En el pasado, ingenuamente había considerado ese lugar su hogar: en la entrada aún estaban las zapatillas que ella había escogido con esmero, en la sala los cactus que había cultivado, y en la cocina seguían pegadas las recetas que había escrito.
Ahora, iba a borrar por sí misma todos esos rastros.
Mientras hacía las maletas, encontró en el fondo del cajón una fotografía.
Era de aquel día en que Benjamín había culminado su rehabilitación; él, poco habitual, sonreía a la cámara, y ella a su lado mostraba una sonrisa tan grande que sus ojos parecían cerrarse.
El borde de la foto ya estaba un poco amarillento, gastado por haberla acariciado demasiadas veces.
Ángela contempló la imagen durante mucho tiempo y, al final, la arrojó suavemente al cubo de basura.
Algunos sueños debían terminar hace tiempo.
A la mañana siguiente, Benjamín la llamó por teléfono.
—He olvidado mi medicina para el estómago, tráemela a la oficina —su voz tenía el tono ronco de la mañana, el tono tan natural como si nada hubiese pasado la noche anterior.
Ángela guardó silencio dos segundos. —Está bien.
Cuando llegó a la oficina, al abrirse la puerta del ascensor, se topó con Elena, que llevaba una fiambrera cuidadosamente preparada.
—¿Qué coincidencia? —Elena sonrió radiante—. Vine a traerle el almuerzo a Benjamín, ¿te quieres quedar a comer con nosotros?
Ángela no respondió y la siguió hasta la oficina.
Benjamín estaba leyendo unos documentos; al verlas entrar juntas, arrugó ligeramente la frente. —¿Ustedes cómo vinieron juntas?
—Nos encontramos en el camino —Elena abrió la fiambrera sonriente, y el fuerte aroma picante se expandió al instante—. ¡Preparé tu receta favorita de pulpo!
La expresión de Ángela cambió de inmediato. —Él tiene problemas de estómago, no puede comer picante.
Benjamín le dirigió una mirada y tomó los cubiertos. —No pasa nada si lo como de vez en cuando.
Tomó un trozo del pulpo picante y lo comió sin cambiar de expresión.

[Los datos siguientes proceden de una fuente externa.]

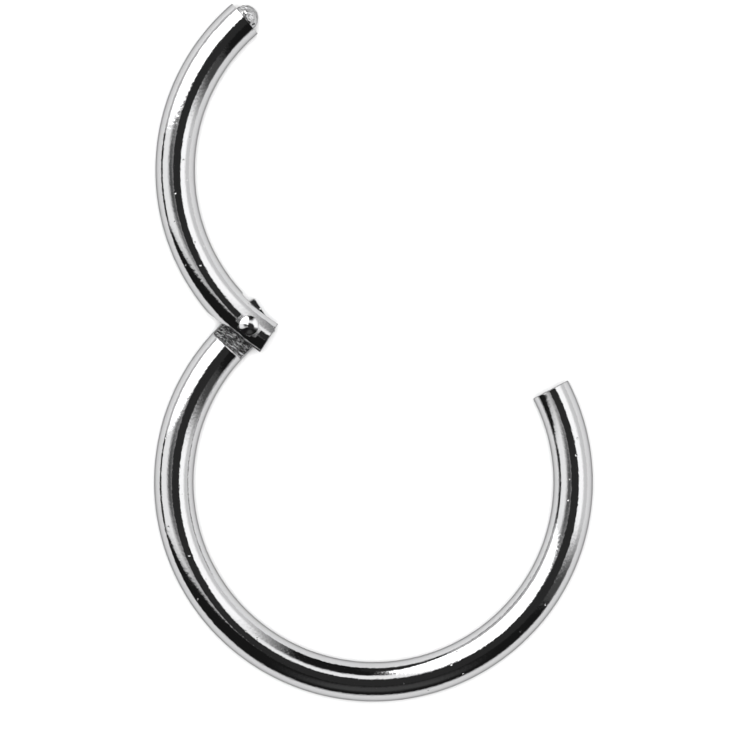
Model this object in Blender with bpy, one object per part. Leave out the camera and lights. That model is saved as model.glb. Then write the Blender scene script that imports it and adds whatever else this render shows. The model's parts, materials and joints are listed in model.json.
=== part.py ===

Ángela apretó la caja de medicina en su bolso con fuerza.
No pasó mucho antes de que una fina capa de sudor cubriera la frente de Benjamín, y sus dedos, al sostener el bolígrafo, comenzaron a temblar levemente.
—¿Benjamín? ¿Te sientes mal? —preguntó Elena con preocupación.
—No es nada —Benjamín forzó una sonrisa—. Tengo trabajo que hacer, ustedes pueden irse.
Ángela lo miró fijamente por un instante, dejó la medicina sobre la mesa en silencio y se fue.
Al bajar, Ángela no pudo evitar decir: —Él sufre una grave enfermedad estomacal, deberías tenerlo en cuenta cuando le traigas comida.
Elena de repente sonrió. —Ángela, ¿todavía no tienes claro cuál es tu lugar?
—Para Benjamín, solo eres una cuidadora especial, por eso necesitas recordar esas cosas. Pero yo soy diferente. Él me ama, así que yo no tengo que preocuparme por eso.
Se acercó un poco más, los labios curvados en una sonrisa. —Aunque le diera veneno, él también lo comería. ¿Lo entiendes?
Los dedos de Ángela temblaron y sintió como si el corazón se le rompiera en pedazos.
Sabía que Elena no se equivocaba.
Había necesitado tres años para que Benjamín le prestara atención.
Pero Elena, sin hacer nada, lograba que él estuviera dispuesto a tragar incluso veneno por ella.